Using recurrent connections within the CNN's convolutional layers, Hartmann's approach ensures that networks are better equipped to process pixel noise, such as that present in images taken under poor light conditions. When tested on simulated noisy video sequences, recurrent CNNs (gruCNNs) performed far better than classical approaches, successfully classifying objects in simulated low-quality videos, such as those taken at night.
Adding recurrent connections to a convolutional layer ultimately adds spatially constrained memory, allowing the network to learn how to integrate information over time before the signal is too abstract. This feature can be particularly helpful when there is low signal quality, such as in images that are noisy or taken in poor light conditions.
In his study, Hartmann found that cCNNs performed well on images with high SNRs, gruCNNs, outperformed them on low SNR images. Even adding Bayes-optimal temporal integrations, which allow cCNNs to integrate multiple image frames, did not match gruCNN performance. Hartmann also observed that at low SNRs, gruCNNs predictions had higher confidence levels than those produced by cCNNs.

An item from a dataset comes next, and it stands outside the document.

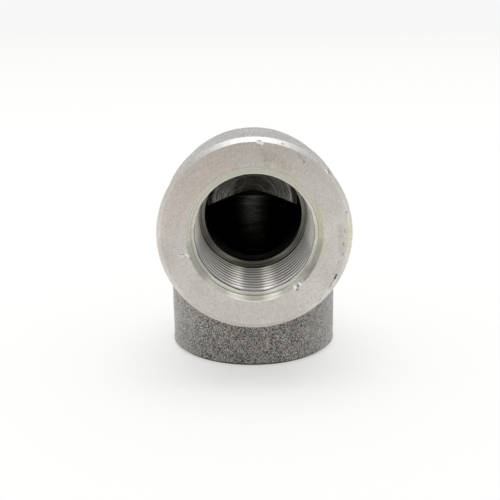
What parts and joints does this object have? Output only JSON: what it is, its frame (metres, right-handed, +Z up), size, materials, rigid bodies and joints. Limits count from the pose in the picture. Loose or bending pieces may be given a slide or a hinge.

While the human brain has evolved to see in the darkness, most existing CNN are not yet equipped to process blurry or noisy images. By providing networks with the capacity to integrate images over time, the approach devised by Hartmann could eventually enhance computer vision to the point that it matches, or even exceeds, human performance. This could be huge for applications such as self-driving cars and drones, as well as in other situations where a machine needs to 'see' under non-ideal lighting conditions.
The study carried out by Hartmann could pave the way for the development of more advanced CNNs that can analyze images taken under poor light conditions. Using recurrent connections in the early stages of neural network processing could vastly improve computer vision tools, overcoming the limitations of classical CNN approaches in processing noisy images or video streams.
As a next step, Hartmann could expand the scope of his research by exploring real-life applications of gruCNNs, testing them in a wide range of real-world scenarios. Potentially, his approach could also be used to enhance the quality of amateur or shaky home videos.